I asked Officer Ghrist how a small business owner would benefit from joining the Business Crime Watch.
“The information I’m going to provide you with each week is going to help keep you and your employees informed about what is going on in town,” Ghrist said. “It will help protect your business and your neighboring businesses because they are going to be more aware and much more apt to call the police if they see suspicious people.”
Ghrist said that the Business Crime Watch also provides crime prevention tips. The tips help business owners take proper precautions.
“A Business Crime Watch creates a very strong communication link,” Ghrist explained. “If a business owner does not see enough cops around, if a business has a problem with a certain customer, or if business employees see a suspicious person hanging around outside the business, they can call me to resolve the issue. I’ll contact the patrol commander to get something done about it. I’m the liaison between the police and the business community.”
Ghrist, a ten-year police veteran, said that Munster has a very low crime rate, but they encounter the same business crimes as other towns and cities; burglaries, vandalism, and shoplifting.
As part of the Business Crime Watch, Ghrist conducts business security inspections. He inspects businesses and gives them a list of things they can do to make their business a hard target.
A small business should have security cameras and they should have a sign right at the front entrance that states customers are being monitored. Criminals have told the police that they tend to stay out of places with cameras.
Ghrist also encourages business owners to install alarms. Many alarms can be set up through a cell phone, so if someone clips the businesses’ phone wire, it will automatically set off the alarm and inform the business owner’s cell phone.
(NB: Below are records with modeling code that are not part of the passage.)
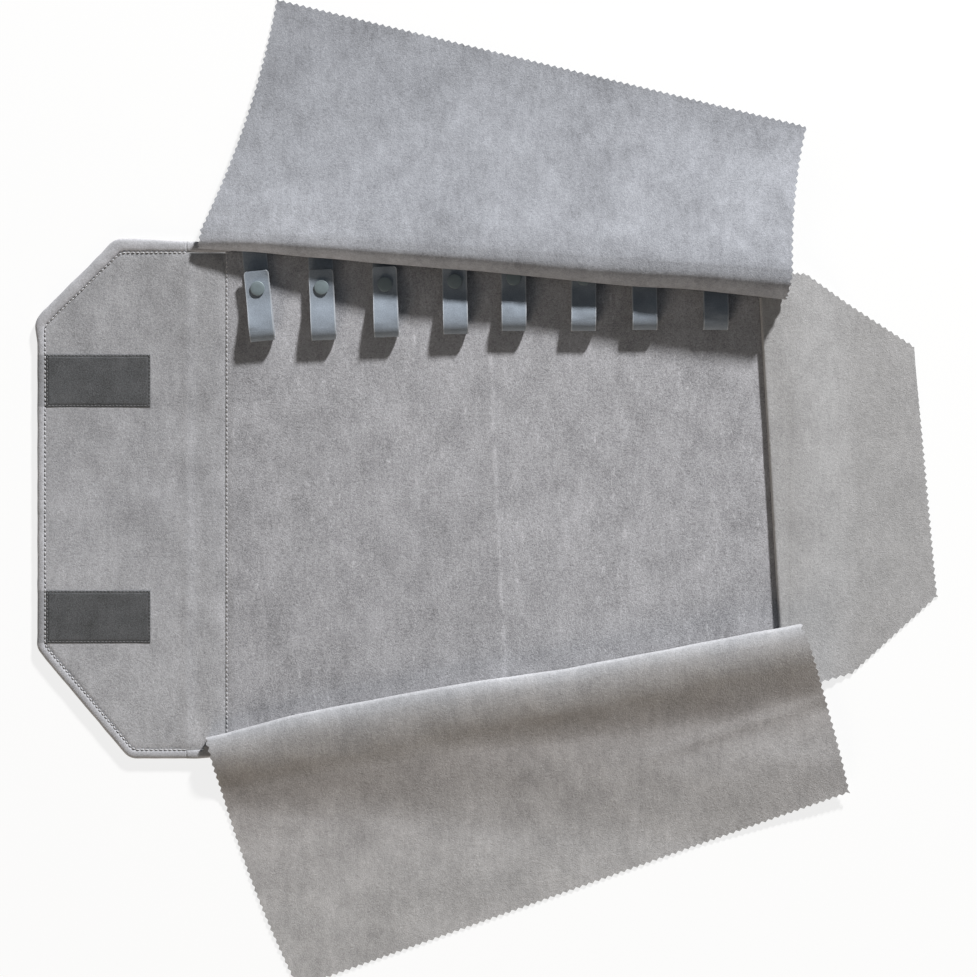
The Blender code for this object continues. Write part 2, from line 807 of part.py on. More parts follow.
def hinge_point(flap, share):
    """Return a point on the line about which a loose flap swings, at its fold's middle."""
    if flap == "side":
        ridge = mix(side_ridge_lower, side_ridge_upper, share)
        low, high = side_levels()
        return ridge[0] + side_radius, ridge[1], (low + high) / 2
    levels = top_levels if flap == "top" else bottom_levels
    ends = (top_ridge_left, top_ridge_right) if flap == "top" else (
        bottom_ridge_left, bottom_ridge_right
    )
    outward = 1.0 if flap == "top" else -1.0
    points = []
    for end, place in zip((0.0, 1.0), ends):
        low, high = levels(end)
        points.append((place[0], place[1] + outward * (high - low) / 2, (low + high) / 2))
    return mix(points[0], points[1], share)


clear_scene()
suede = make_material("silver microsuede", (0.40, 0.40, 0.42), 0.95)
lining_suede = make_material("silver lining microsuede", (0.36, 0.35, 0.36), 0.95)
side_suede = make_material("warm silver microsuede", (0.43, 0.43, 0.42), 0.95)
strap_suede = make_material("blue grey strap microsuede", (0.34, 0.37, 0.42), 0.90)
foam = make_material("white foam interlining", (0.75, 0.75, 0.73), 1.0)
hook_tape = make_material("dark grey hook tape", (0.085, 0.09, 0.095), 0.85)
loop_tape = make_material("grey loop tape", (0.16, 0.165, 0.17), 0.95)
snap_enamel = make_material("grey enamelled brass", (0.22, 0.25, 0.26), 0.40, 0.3)
snap_metal = make_material("nickel plated brass", (0.60, 0.60, 0.58), 0.30, 1.0)

make_panel()
make_end_flap()
for strap_number in range(1, strap_count + 1):
    make_strap(strap_number)
make_top_flap()
make_bottom_flap()
make_side_flap()
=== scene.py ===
"""Jewelry roll of grey microsuede, laid open: its cloth, straps, snaps and stitching, and the stage."""

import math

import bpy
import numpy as np
from bpy.props import FloatProperty, FloatVectorProperty, IntProperty, PointerProperty
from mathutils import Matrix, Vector


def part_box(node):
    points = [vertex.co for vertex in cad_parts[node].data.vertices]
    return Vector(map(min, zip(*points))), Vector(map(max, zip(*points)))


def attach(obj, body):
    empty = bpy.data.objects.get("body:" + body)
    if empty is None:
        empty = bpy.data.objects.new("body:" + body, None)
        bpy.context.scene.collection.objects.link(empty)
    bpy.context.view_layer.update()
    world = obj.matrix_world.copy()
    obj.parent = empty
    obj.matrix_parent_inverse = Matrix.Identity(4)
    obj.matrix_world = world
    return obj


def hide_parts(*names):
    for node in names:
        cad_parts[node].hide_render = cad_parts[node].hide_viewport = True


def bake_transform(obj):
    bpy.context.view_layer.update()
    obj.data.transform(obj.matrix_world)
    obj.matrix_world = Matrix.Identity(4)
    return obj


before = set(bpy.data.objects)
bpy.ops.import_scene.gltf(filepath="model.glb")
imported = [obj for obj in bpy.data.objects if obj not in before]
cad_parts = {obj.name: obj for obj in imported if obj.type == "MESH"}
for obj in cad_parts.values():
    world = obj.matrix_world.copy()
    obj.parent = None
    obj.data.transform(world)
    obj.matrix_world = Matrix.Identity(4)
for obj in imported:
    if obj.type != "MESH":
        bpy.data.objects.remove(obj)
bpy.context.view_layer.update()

bl_info = {
    "name": "Jewelry Roll",
    "version": (1, 0, 0),
    "blender": (4, 5, 0),
    "location": "3D View > Sidebar > Jewelry Roll",
    "description": "Builds the cloth, straps, snaps and stage of an open jewelry roll",
    "category": "Add Mesh",
}

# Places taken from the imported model, in metres
lining_low, lining_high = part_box("panel_lining")
lining_top = lining_high[2]
lining_thickness = lining_high[2] - lining_low[2]
seam_x = lining_low[0]
panel_right = lining_high[0]
panel_half = lining_high[1]
hinge_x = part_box("spine_lining")[0][0]
end_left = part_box("end_flap_hem")[0][0]
hem_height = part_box("end_flap_hem")[1][2]
hook_strip_x = (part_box("hook_strip_upper")[0][0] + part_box("hook_strip_upper")[1][0]) / 2
cap_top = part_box("snap_1_cap")[1][2]

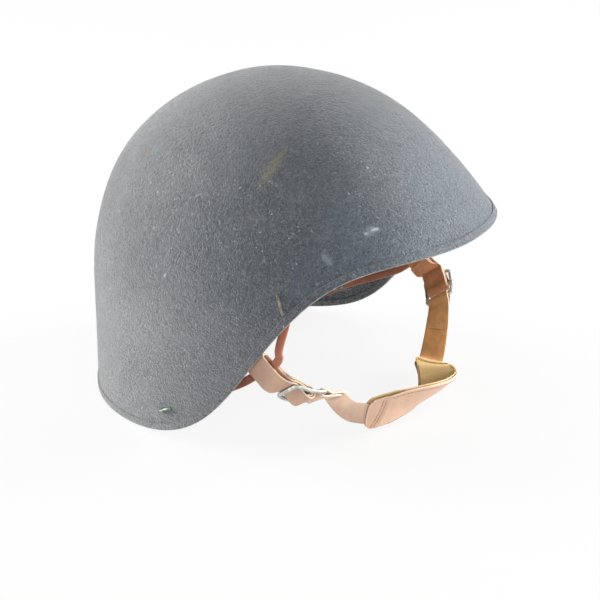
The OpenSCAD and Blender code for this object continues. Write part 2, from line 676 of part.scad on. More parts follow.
module crown_pad() {
    shares = [for (k = [1 : crown_rows]) k / crown_rows];
    top = [for (k = [crown_rows - 1 : -1 : 0]) crown_pad_ring(shares[k], 0)];
    bottom = [for (k = shares) crown_pad_ring(k, crown_pad_t * pad_edge(k))];
    color(sponge)
    capped_loft(concat(bottom, top), [0, 0, 0], [0, 0, crown_pad_t]);
}

shell();
rim_band();
front_staples();
rear_staples();
right_thong();
left_thong();
right_strap();
left_strap();
right_buckle();
left_buckle();
right_tab();
left_tab();
chin_cup();
chin_cup_lining();
crown_pad();
brow_pad();
nape_pad();
right_temple_pad();
left_temple_pad();
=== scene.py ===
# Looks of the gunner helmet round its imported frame. Lengths in the form functions
# are millimetres in the row frame: +X is the wearer's left, the front faces -Y.
import math

import bmesh
import bpy
import numpy as np
from mathutils import Matrix, Vector, noise


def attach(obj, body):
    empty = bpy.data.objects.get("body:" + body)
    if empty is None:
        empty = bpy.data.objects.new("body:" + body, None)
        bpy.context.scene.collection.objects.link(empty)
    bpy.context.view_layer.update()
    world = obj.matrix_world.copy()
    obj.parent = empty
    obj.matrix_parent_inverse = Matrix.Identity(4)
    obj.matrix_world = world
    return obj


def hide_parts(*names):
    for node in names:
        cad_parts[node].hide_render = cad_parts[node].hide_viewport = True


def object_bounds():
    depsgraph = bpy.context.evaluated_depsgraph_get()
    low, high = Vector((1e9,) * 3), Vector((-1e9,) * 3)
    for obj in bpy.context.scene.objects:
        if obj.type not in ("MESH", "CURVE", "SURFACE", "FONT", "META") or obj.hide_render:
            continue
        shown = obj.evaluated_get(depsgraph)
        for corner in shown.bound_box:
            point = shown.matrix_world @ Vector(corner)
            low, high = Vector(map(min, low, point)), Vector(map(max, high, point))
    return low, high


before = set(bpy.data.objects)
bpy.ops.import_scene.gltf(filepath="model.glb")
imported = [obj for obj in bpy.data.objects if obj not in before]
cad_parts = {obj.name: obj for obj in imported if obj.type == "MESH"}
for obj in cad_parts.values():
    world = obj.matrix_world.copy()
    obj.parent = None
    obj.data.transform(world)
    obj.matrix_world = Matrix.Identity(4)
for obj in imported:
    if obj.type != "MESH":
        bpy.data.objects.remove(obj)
cad_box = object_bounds()
bpy.context.scene.view_settings.view_transform = "Standard"

MM = 0.001
HELMET = "helmet"
HARNESS = "chin_harness"
RIGHT = -1
LEFT = 1
SIDES = {"right": RIGHT, "left": LEFT}

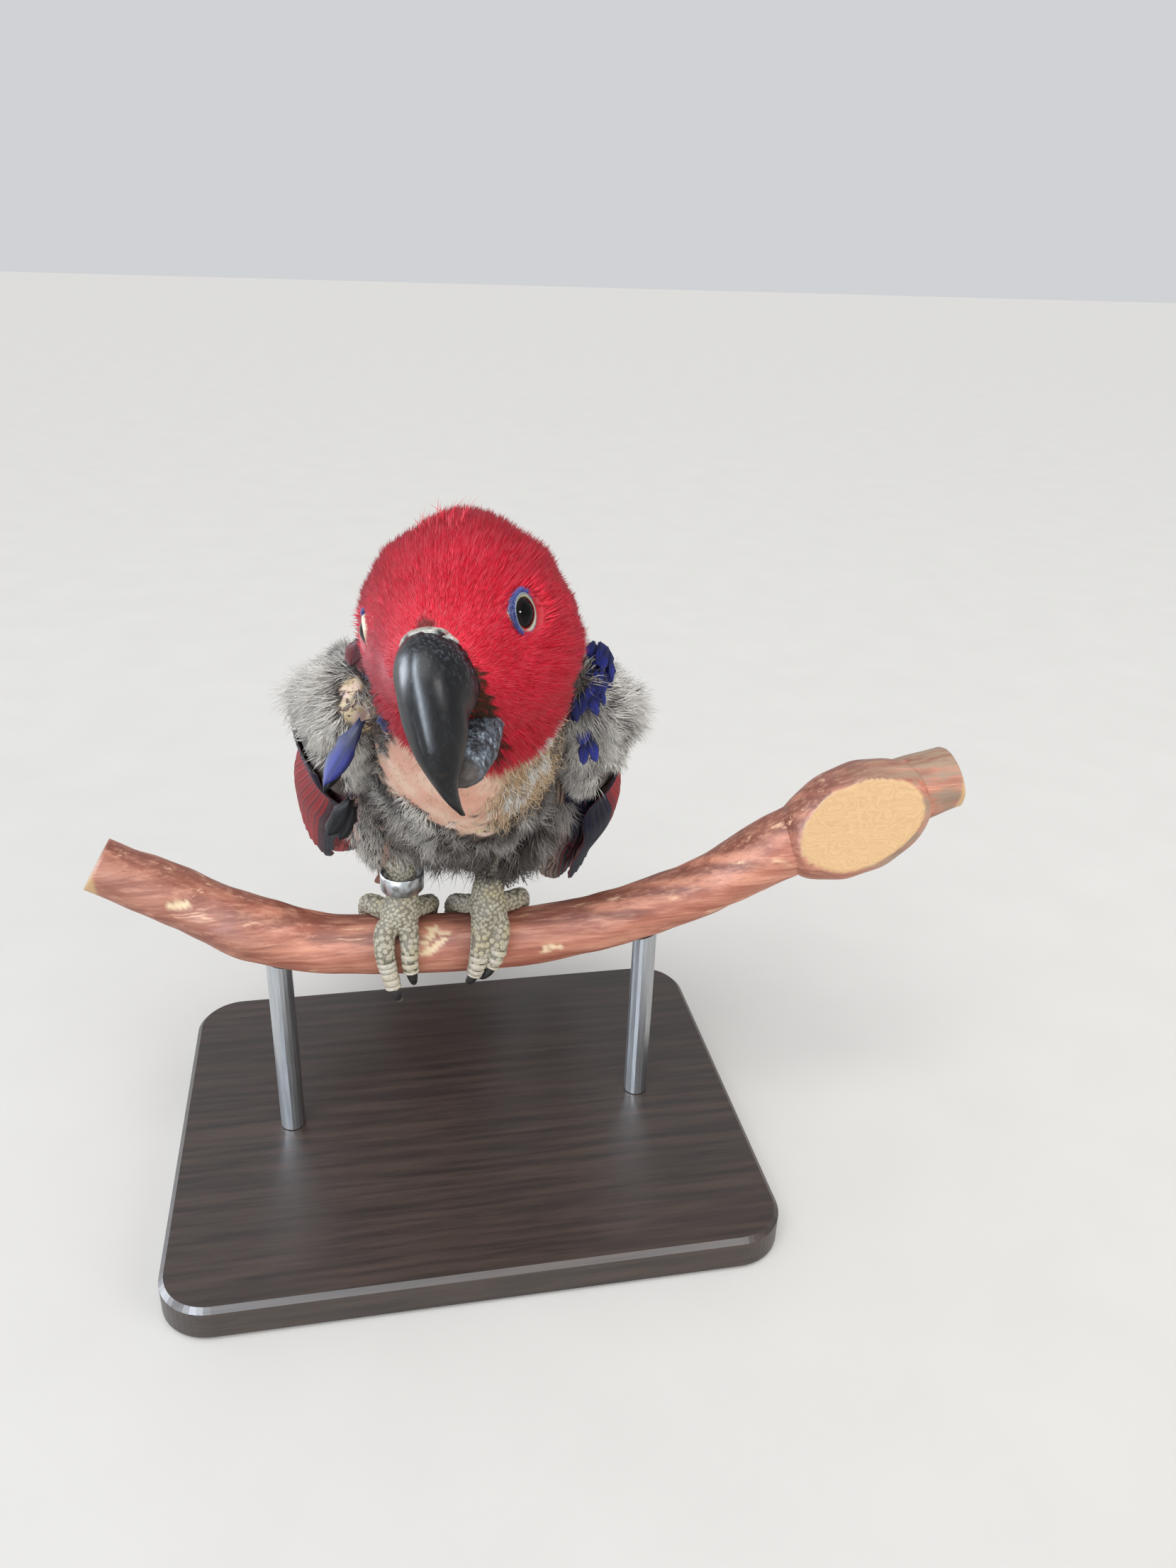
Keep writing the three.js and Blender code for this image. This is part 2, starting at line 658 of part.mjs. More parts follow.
// Legs, toes and claws. Thighs and shanks are cut clear of the trunk, toes of the foot before them
const branchGrown = branch(gap);
const thighsGrown = [];
for (const [side, leg] of Object.entries(legs)) {
  const thighGrown = rowsToTube(leg.thigh, { sides: 12, rings: 6, extra: wide });
  thighsGrown.push(thighGrown);
  const shankWhole = rowsToTube(leg.shank, { sides: 12, rings: 6 });
  const palmGrown = rowsToTube(leg.palm, { sides: 12, rings: 4, extra: wide });
  const shank = shankWhole.add(rowsToTube(leg.palm, { sides: 12, rings: 4 }));
  const shankCut = shank.subtract(thighGrown).subtract(branchGrown).subtract(trunkGrown);
  const thigh = rowsToTube(leg.thigh, { sides: 12, rings: 6 }).subtract(trunkGrown);
  bird.add(node(`thigh_${side}`, thigh, "down"));
  bird.add(node(`shank_${side}`, shankCut, "scales"));
  const claws = [];
  const taken = [palmGrown, rowsToTube(leg.shank, { sides: 12, rings: 6, extra: wide })];
  for (const [number, toe] of Object.entries(leg.toes)) {
    const line = toeLine(toe);
    const radii = [toe.r[0], toe.r[0], toe.r[1], toe.r[2]];
    const shape = { sides: 8, rings: 9 };
    let toeSolid = solidOf(tube(line, radii, { ...shape, ridge: 0.28 })).subtract(branchGrown);
    for (const other of taken) toeSolid = toeSolid.subtract(other);
    const toeGrown = solidOf(tube(line, radii, { ...shape, extra: wide + 0.28 }));
    taken.push(toeGrown);
    const clawTube = solidOf(tube(clawLine(line), [2.1, 1.9, 1.3, 0.4], { sides: 7, rings: 5 }));
    bird.add(node(`toe_${side}_${number}`, toeSolid, "scales"));
    claws.push([`claw_${side}_${number}`, clawTube]);
  }
  for (const [name, clawTube] of claws) {
    const free = taken.reduce((solid, other) => solid.subtract(other), clawTube);
    bird.add(node(name, free.subtract(branchGrown), "claw"));
  }
}
bird.add(node("torso", torsoWhole, "skin"));

// Wings and tail
const clear = [trunkGrown, ...thighsGrown];
for (const [side, name] of [[1, "left"], [-1, "right"]]) {
  let solid = wing(side);
  for (const other of clear) solid = solid.subtract(other);
  bird.add(node(`wing_${name}`, solid, "wing"));
}
bird.add(node("tail", tailFan().subtract(trunkGrown), "tail"));

// Leg band
const bandSection = [
  [0, -ring.height / 2],
  [ring.outer - ring.inner, -ring.height / 2],
  [ring.outer - ring.inner, ring.height / 2],
  [0, ring.height / 2],
];
const bandTurn = new THREE.Matrix4().makeRotationX(degToRad(90 + 6)).setPosition(V(-18.3, -3.3, 27.3));
bird.add(node("leg_band", hoop(ring.inner, bandSection, 28, bandTurn), "band"));

// Branch and stand
bird.add(node("perch_branch", perchBranch(), "wood"));
const outline = new THREE.Shape();
const halfWidth = base.width / 2 - base.corner;
const halfDepth = base.depth / 2 - base.corner;
outline.absarc(halfWidth, halfDepth, base.corner - base.bevel, 0, Math.PI / 2);
outline.absarc(-halfWidth, halfDepth, base.corner - base.bevel, Math.PI / 2, Math.PI);
outline.absarc(-halfWidth, -halfDepth, base.corner - base.bevel, Math.PI, 1.5 * Math.PI);
outline.absarc(halfWidth, -halfDepth, base.corner - base.bevel, 1.5 * Math.PI, 2 * Math.PI);
const slab = new THREE.ExtrudeGeometry(outline, {
  depth: base.height - 2 * base.bevel,
  bevelThickness: base.bevel,
  bevelSize: base.bevel,
  bevelSegments: 1,
  curveSegments: 6,
});
slab.translate(0, 0, base.bevel);
object.add(node("stand_base", solidOf(slab), "base"));
const branchOver = branchGrown.translate([0, 0, perchHeight]);
rod.at.forEach((x, i) => {
  const foot = base.height + gap;
  const top = perchHeight + branchTable(x)[1];
  const post = new THREE.CylinderGeometry(rod.radius, rod.radius, top - foot, 20);
  post.rotateX(Math.PI / 2);
  post.translate(x, 0, (top + foot) / 2);
  object.add(node(`stand_rod_${i ? "left" : "right"}`, solidOf(post).subtract(branchOver), "rod"));
});

export default object;
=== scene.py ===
# %% [markdown]
# # A perched eclectus parrot hen
# The real thing is a live parrot hen with a full red hood and a plucked body, shown here as a
# still, life-size model on a cut branch over a small stand. The packed CAD model gives every
# place and size. Blender adds what CAD left plain: one skin, the coat, flight feathers, scales,
# wood and metal. The frame is loaded first, because each piece is measured from it.

# %% Load the frame
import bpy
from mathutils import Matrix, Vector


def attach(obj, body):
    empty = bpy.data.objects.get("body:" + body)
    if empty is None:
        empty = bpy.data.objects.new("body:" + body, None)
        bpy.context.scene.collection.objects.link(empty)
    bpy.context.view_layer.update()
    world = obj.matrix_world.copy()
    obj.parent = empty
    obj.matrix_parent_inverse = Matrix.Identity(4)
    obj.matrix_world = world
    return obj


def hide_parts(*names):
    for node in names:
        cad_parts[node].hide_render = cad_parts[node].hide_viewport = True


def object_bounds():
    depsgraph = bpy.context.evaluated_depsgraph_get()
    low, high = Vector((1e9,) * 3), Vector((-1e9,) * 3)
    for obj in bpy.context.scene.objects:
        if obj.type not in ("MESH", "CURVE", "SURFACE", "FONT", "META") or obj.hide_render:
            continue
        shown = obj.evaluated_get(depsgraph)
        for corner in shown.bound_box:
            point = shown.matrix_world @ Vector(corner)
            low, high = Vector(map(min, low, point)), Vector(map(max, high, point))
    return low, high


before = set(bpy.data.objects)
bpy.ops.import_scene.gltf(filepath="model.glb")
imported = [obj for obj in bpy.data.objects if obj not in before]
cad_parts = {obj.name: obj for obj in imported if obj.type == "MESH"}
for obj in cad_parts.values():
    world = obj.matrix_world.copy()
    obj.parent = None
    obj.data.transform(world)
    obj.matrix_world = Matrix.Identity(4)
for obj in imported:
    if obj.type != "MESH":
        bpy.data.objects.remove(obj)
cad_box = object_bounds()
print("CAD nodes:", len(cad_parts), "box:", cad_box)

# %% Modules
import math
import bpy
import numpy as np
from mathutils import Matrix, Vector
from mathutils.bvhtree import BVHTree

MM = 0.001  # shapes are worked out in millimetres and become metres when a mesh is made

# %% [markdown]
# ## Camera
# The photograph looks down on the bird from the front. The camera is described by where it
# stands and by its three directions, which keeps the picture level without any fitting.
# Features that only the photograph places, such as a lone blue feather, are found later by
# sending a ray from here through their pixel until it meets the skin.

# %% Camera
PHOTO = (1659, 2212)
FOCAL = 1662  # in pixels of the photograph
CAMERA_AT = np.array([-28.8, -326.0, 293.3])
AHEAD = np.array([0.1877, 0.8832, -0.4297])
RIGHT = np.array([0.9808, -0.1920, 0.0339])
UPWARD = np.array([0.0526, 0.4278, 0.9023])
SENSOR = 36.0

camera = bpy.data.objects.new("camera", bpy.data.cameras.new("camera"))
bpy.context.collection.objects.link(camera)
camera.data.sensor_width = SENSOR
camera.data.lens = SENSOR * FOCAL / max(PHOTO)
camera.data.clip_start = 0.02
turned = Matrix([RIGHT.tolist(), UPWARD.tolist(), (-AHEAD).tolist()]).transposed()
camera.matrix_world = Matrix.Translation((CAMERA_AT * MM).tolist()) @ turned.to_4x4()
bpy.context.scene.camera = camera
print("lens:", round(camera.data.lens, 2), "mm")

# %% [markdown]
# ## Numbers along a form
# A body, a bill or a branch is described by a short table of sizes at a few places. Reading
# such a table smoothly gives a soft form from few numbers. The same tables shaped the solids,
# so the skin meets them everywhere.

# %% Vectors and tables
def unit(v):
    return v / np.maximum(np.linalg.norm(v, axis=-1, keepdims=True), 1e-9)


def dot(a, b):
    return np.sum(a * b, axis=-1, keepdims=True)


def lerp(a, b, t):
    return a + (b - a) * t


def ease(value, start, end):
    """0 before start, 1 after end, and a soft step between them."""
    t = np.clip((value - start) / (end - start), 0, 1)
    return t * t * (3 - 2 * t)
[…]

Ghrist said that he loves his job. He explained that he grew up in Munster, he has a lot of pride in Munster, and he wants the town to remain a strong, safe community.
“A lot of places have Business Crime Watch signs,” Ghrist said. “But our signs have a lot of meaning behind them. The signs mean that people are informed and that they are a band of people who look out for each other.”
Business owners should call their local police department and ask if they have a Business Crime Watch program. If they do, join it. If they don’t, ask the police department to organize one.